А вот, кажется, еще один безумный храбрец-одиночка. Похож на эльфа, только более коренастого и с круглыми ушами. Рядом с Марухом он казался меньше муравья, но титан легко увидел даже цвет его глаз, различил даже грязь под ногтями.
И он летит на облаце. Гость из Сальвана, посланец богов?.. Марух родился в этом мире, и вправе творить в нем все, что пожелает, но он бы не удивился, если бы боги попытались ему помешать. Они вечно лезут не в свое дело.

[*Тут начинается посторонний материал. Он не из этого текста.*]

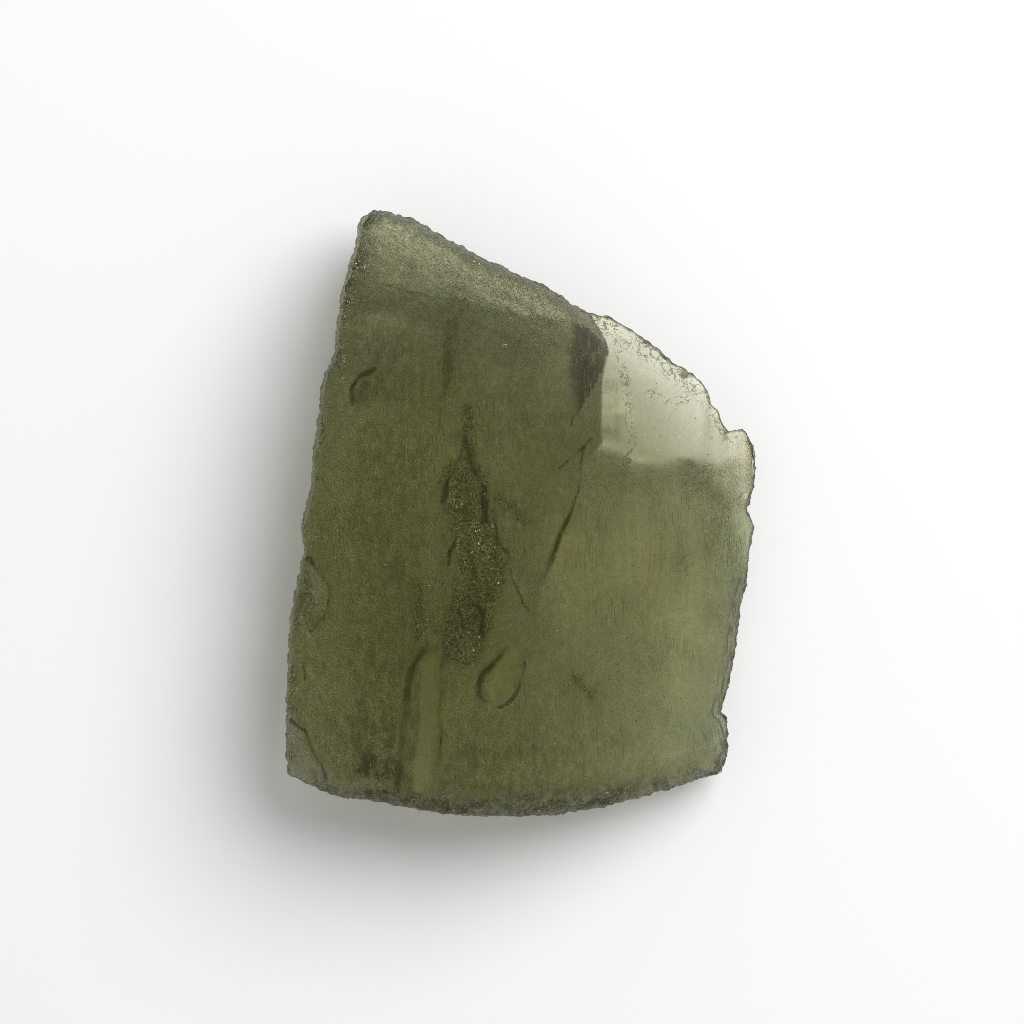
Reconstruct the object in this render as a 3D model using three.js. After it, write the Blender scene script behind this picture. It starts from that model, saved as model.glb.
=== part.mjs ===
// A moldavite: one broken slab of natural bottle-green glass, lying on its back.
// Units are millimetres. X runs across the piece, Y along its flow lines towards the tip, and Z up.
// The origin is under the middle of the piece, at the height of the surface it rests on.
import * as THREE from "three";
import { mergeVertices } from "three/addons/utils/BufferGeometryUtils.js";
import { ImprovedNoise } from "three/addons/math/ImprovedNoise.js";

// Driving dimensions of the whole piece
const WIDTH = 19.6;
const LENGTH = 25.2;
const THICKNESS = 6.9;

// How finely the slab is divided: across, along and up its broken edges
const CELLS_ACROSS = 37;
const CELLS_ALONG = 45;
const CELLS_UP = 7;

// The outline seen from above, as its four broken sides. They share the four corners.
const LOWER_LEFT = [-9.85, -10.95];
const LOWER_RIGHT = [8.45, -10.9];
const SHOULDER = [9.75, 2.7];
const TIP = [-5.9, 12.6];
const LEFT_SIDE = [
  LOWER_LEFT, [-9.8, -8.6], [-9.72, -5.5], [-9.5, -3.6], [-9.1, -1.7], [-9.15, -0.6], [-8.85, 0.8],
  [-8.65, 2.6], [-8.35, 5.0], [-8.15, 5.8], [-7.8, 6.7], [-7.7, 7.9], [-7.35, 9.7], [-6.9, 11.2],
  [-6.8, 11.9], [-6.45, 12.4], TIP,
];
const RIGHT_SIDE = [
  LOWER_RIGHT, [8.6, -10.0], [8.62, -8.85], [8.33, -8.4], [8.5, -7.9], [8.85, -6.4], [9.05, -5.0],
  [9.4, -3.0], [9.6, -1.3], [9.7, -0.6], [9.42, 0.2], [9.68, 0.8], [9.79, 1.9], SHOULDER,
];
const LOWER_SIDE = [
  LOWER_LEFT, [-8.7, -11.4], [-7.7, -11.8], [-5.9, -12.05], [-3.9, -12.45], [-1.9, -12.62],
  [0.6, -12.63], [2.6, -12.42], [4.6, -12.0], [6.6, -11.45], LOWER_RIGHT,
];
const UPPER_SIDE = [
  TIP, [-5.3, 12.4], [-4.2, 12.08], [-3.3, 11.5], [-2.1, 10.85], [-0.5, 10.1], [1.1, 9.3],
  [2.5, 8.45], [3.8, 8.1], [5.1, 7.25], [6.5, 6.2], [7.65, 5.3], [8.1, 4.3], [8.7, 3.45],
  [9.35, 3.4], SHOULDER,
];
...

Что ж, он убьет всех, кого к нему пошлют. Марух Уничтожитель чувствовал в себе большую силу, чем была у Катимбера. Обретенный жребий наделил его могуществом, которого нет даже у Аэтернуса.
Марух повернул голову к крошечному существу. Из глаз и рта титана вырвались снопы пламени. Испарился воздух, исчезли птицы, насекомые и воздушные хомунции. С воем улетучились духи – титанова сила выжигала все плоскости бытия.
Но облаце с круглоухим эльфом незнамо как успело переместиться. Оказалось прямо у виска Маруха… а потом исчезло. Крошечное существо запрыгнуло ему в ушную раковину.
– Мир тебе, титан, – раздался там тихий, но вполне отчетливый голос. – Может, сделаешь перерыв? Я долго до тебя добирался.
Марух так удивился, что действительно остановился. Не знающие усталости руки погасли, перестали уничтожать все вокруг.
– ТЫ СОБИРАЕШЬСЯ БРОСИТЬ МНЕ ВЫЗОВ? – прогремело над полями и лесами.
– Не, это пусть другие делают, – донесся беззаботный голос. – Я драться ни хера не умею.
Круглоухий эльф говорил на титановой речи. Свободно и очень правильно. Впервые за много лет Марух услышал слова родного языка – и ему стало любопытно.